(CAD and scene scripts)
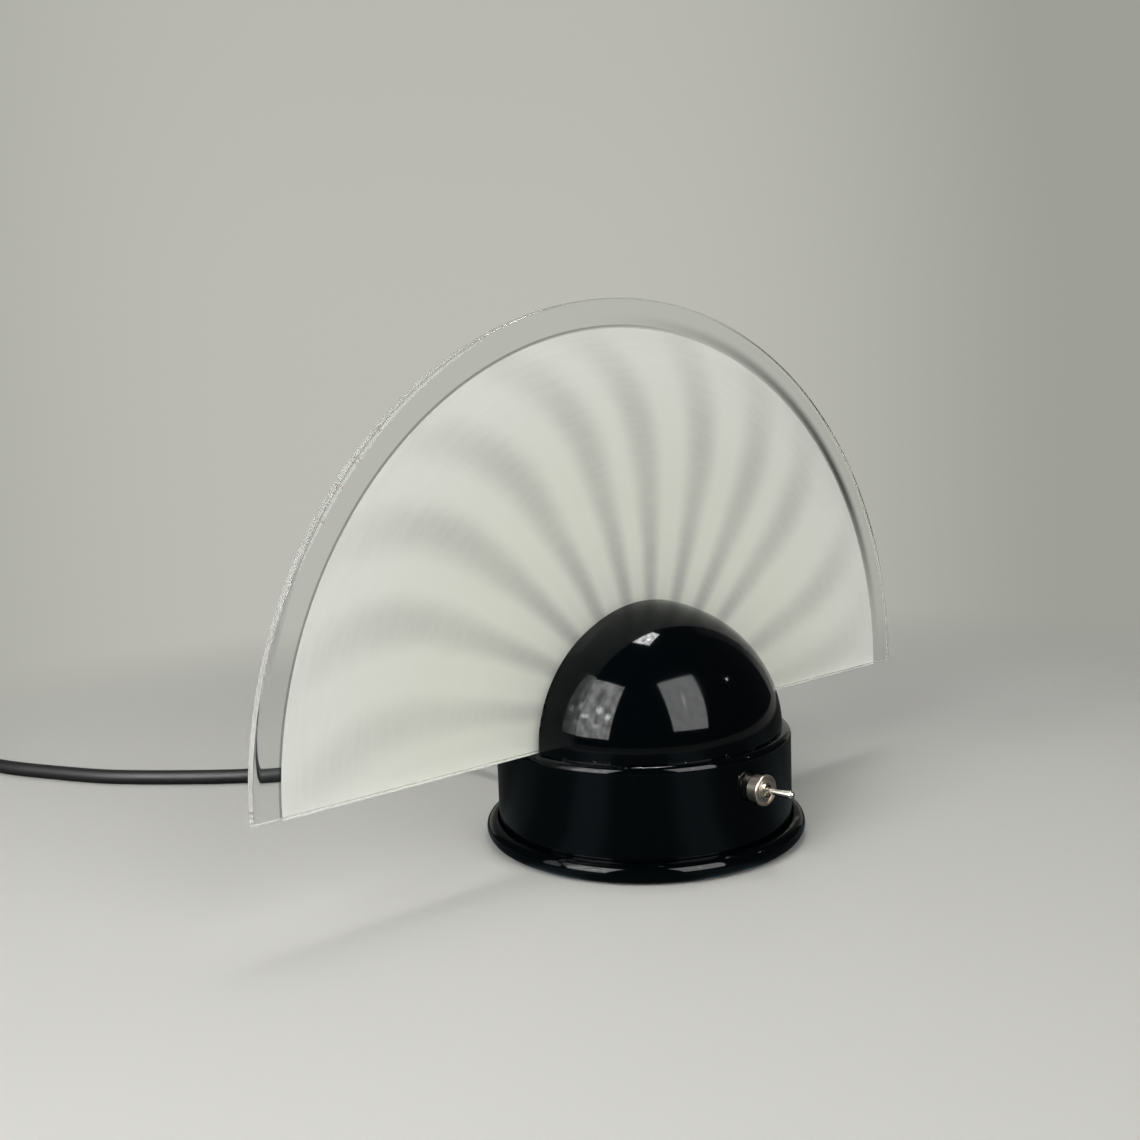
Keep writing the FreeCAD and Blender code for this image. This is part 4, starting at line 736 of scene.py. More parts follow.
@dataclass(frozen=True)
class StudioPaint(Finish):
    """Pale studio floor with a slight sheen, which runs into an even backdrop further out."""

    # painted light: tones of the glowing backdrop towards its bright side (far) and away from it (dim)
    far: Colour = (0.5, 0.5, 0.455)
    dim: Colour = (0.342, 0.347, 0.31)
    # painted reflections for gloss: the dark near floor and the paler window bands
    mirrored: Colour = (0.008, 0.012, 0.015)
    band: Colour = (0.2, 0.27, 0.3)
    painted_window_bands: tuple[Point, ...] = ((-76.3, 16.0, 1.0), (-13.9, 18.0, 0.85), (-128.7, 20.0, 0.35),
                                (50.3, 22.0, 0.25))
    dimmed: Pair = (0.52, 0.38)
    dimness: float = 0.88
    backdrop: Pair = (0.3, 0.62)
    spread_from: Pair = (-0.32, -0.33)
    bright_side: float = 34.0
    bright_edge: float = 0.86
    gloss: float = 0.45
    shine: float = 0.06

    def dress(self, net: Net) -> Signal:
        """Floor paint near the lamp; further out the even tone of a lit backdrop, for what is looked at.

        The tone goes with the cosine of the compass angle from the bright side, seen from one point of
        the floor, and falls a little with the height. In the lamp's gloss the near floor is dim, as the
        dark room makes it, with soft paler bands at four bearings from the drum below the windows.
        """
        x, y, z = net.split(net.place())
        cloud = net.noise(3.0, 2.0)
        grain = net.noise(900.0, 2.0)
        darker = tuple(part * 0.95 for part in self.colour)
        path = net.add("ShaderNodeLightPath")
        through = path["Is Transmission Ray"]
        glossy = path["Is Glossy Ray"] * (1 - through)
        floor = net.shader(
            Base_Color=(cloud * 0.8 + grain * 0.2).mix(self.colour, darker),
            Roughness=cloud * 0.06 + (self.gloss - 0.03),
            Specular_IOR_Level=self.shine,
        )
        away = (x * x + y * y).root()
        # painted light: the backdrop is brighter towards the bright side and a little darker higher up
        turn = math.radians(self.bright_side)
        out_x, out_y = x - self.spread_from[0], y - self.spread_from[1]
        reach = (out_x * out_x + out_y * out_y).root().above(0.01)
        facing = (out_x * math.sin(turn) + out_y * math.cos(turn)) / reach
        bright = facing.step(self.bright_edge, 1.0) - z.step(0.4, 1.3) * 0.12
        # painted dark reflection: in gloss the higher wall goes towards the dark colour
        tone = (z.step(0.2, 0.9) * glossy * 0.7).mix(bright.mix(self.dim, self.far), self.mirrored)
        seen = path["Is Camera Ray"].above(through).above(glossy)
        glow = net.add("ShaderNodeEmission", inputs={"Color": tone})
        lit = net.blend((away + z).step(*self.backdrop) * seen, floor, glow)
        # painted reflections of the windows: paler bands by bearing from the drum, seen in gloss
        bearing = x.angle(y * -1.0)
        pale: Number = 0.0
        for middle, width, level in self.painted_window_bands:
            pale = (bearing - middle).size().step(width, width * 0.3) * level + pale
        tone = pale.below(1.0).mix(self.mirrored, self.band)
        dark = net.add("ShaderNodeEmission", inputs={"Color": tone})
        # painted dark reflection: in gloss the near floor gives way to the dark colour with its bands
        return net.blend((away + z).step(*self.dimmed) * glossy * self.dimness, lit, dark)


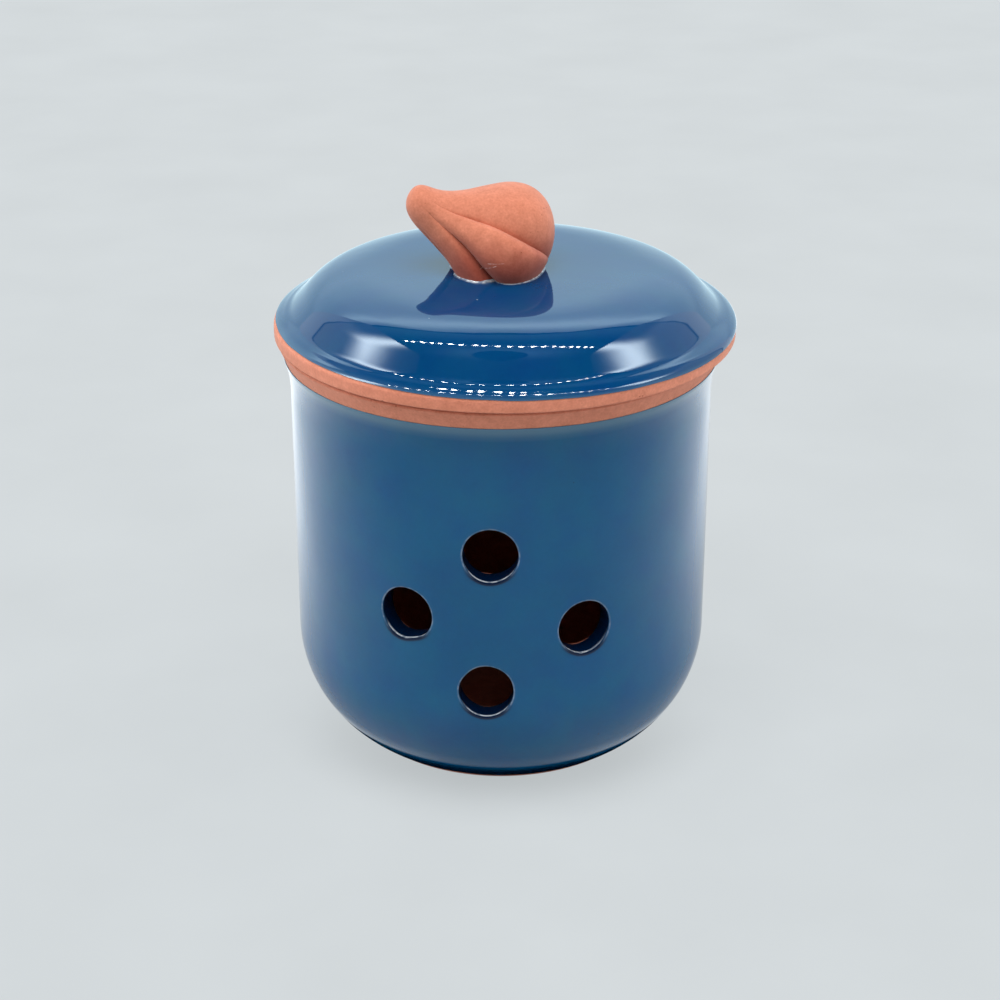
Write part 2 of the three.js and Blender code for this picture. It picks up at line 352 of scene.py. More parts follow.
def new_tree(name, kind, inputs, outputs):
    """A node group with named sockets. Returns the tree, its inputs and its output node."""
    tree = bpy.data.node_groups.new(name, kind)
    for side, sockets in (("INPUT", inputs), ("OUTPUT", outputs)):
        for label, value in sockets.items():
            tree.interface.new_socket(label, in_out=side, socket_type="NodeSocket" + value)
    return tree, add_node(tree, "NodeGroupInput"), tree.nodes.new("NodeGroupOutput")


def add_object(name, data):
    made = bpy.data.objects.new(name, data)
    bpy.context.scene.collection.objects.link(made)
    return made


def mesh_object(name, points, faces=()):
    mesh = bpy.data.meshes.new(name)
    mesh.from_pydata([tuple(p) for p in points], [], faces)
    mesh.update()
    return add_object(name, mesh)


def helper_object(name, points, faces=(), **attributes):
    """A mesh object that a node tree reads and that is removed afterwards."""
    made = mesh_object(name, points, faces)
    for label, (kind, values) in attributes.items():
        layer = made.data.attributes.new(label, kind, "POINT")
        layer.data.foreach_set("vector" if kind == "FLOAT_VECTOR" else "value", values)
    return made


def mark_points(mesh, label, values):
    """Writes one of the glaze's marks to the points of a mesh."""
    layer = mesh.attributes.get(label) or mesh.attributes.new(label, "FLOAT", "POINT")
    layer.data.foreach_set("value", values)


def tube_faces(rings, count, first=0):
    """Faces between closed rings of points, open at both ends."""
    faces = []
    for i in range(rings - 1):
        low, high = first + i * count, first + (i + 1) * count
        for j in range(count):
            k = (j + 1) % count
            faces.append((low + j, low + k, high + k, high + j))
    return faces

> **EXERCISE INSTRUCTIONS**
Please give back only the lines between the first line of the entries and the line with "is looked at.", both ends included, word for word.

> **THE COMPLETED TASK**
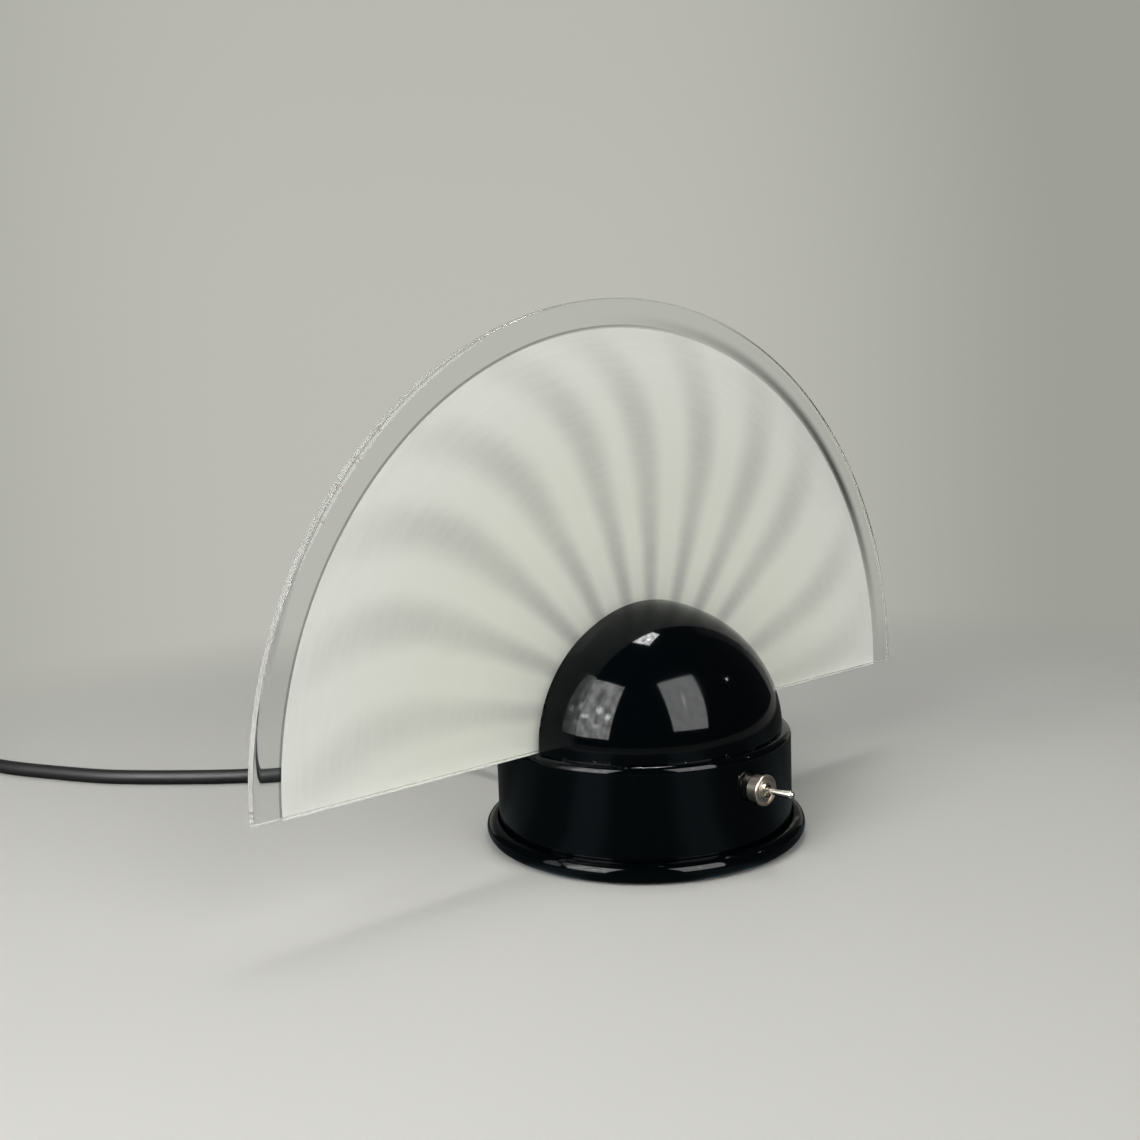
Keep writing the FreeCAD and Blender code for this image. This is part 4, starting at line 736 of scene.py. More parts follow.
@dataclass(frozen=True)
class StudioPaint(Finish):
    """Pale studio floor with a slight sheen, which runs into an even backdrop further out."""

    # painted light: tones of the glowing backdrop towards its bright side (far) and away from it (dim)
    far: Colour = (0.5, 0.5, 0.455)
    dim: Colour = (0.342, 0.347, 0.31)
    # painted reflections for gloss: the dark near floor and the paler window bands
    mirrored: Colour = (0.008, 0.012, 0.015)
    band: Colour = (0.2, 0.27, 0.3)
    painted_window_bands: tuple[Point, ...] = ((-76.3, 16.0, 1.0), (-13.9, 18.0, 0.85), (-128.7, 20.0, 0.35),
                                (50.3, 22.0, 0.25))
    dimmed: Pair = (0.52, 0.38)
    dimness: float = 0.88
    backdrop: Pair = (0.3, 0.62)
    spread_from: Pair = (-0.32, -0.33)
    bright_side: float = 34.0
    bright_edge: float = 0.86
    gloss: float = 0.45
    shine: float = 0.06

    def dress(self, net: Net) -> Signal:
        """Floor paint near the lamp; further out the even tone of a lit backdrop, for what is looked at.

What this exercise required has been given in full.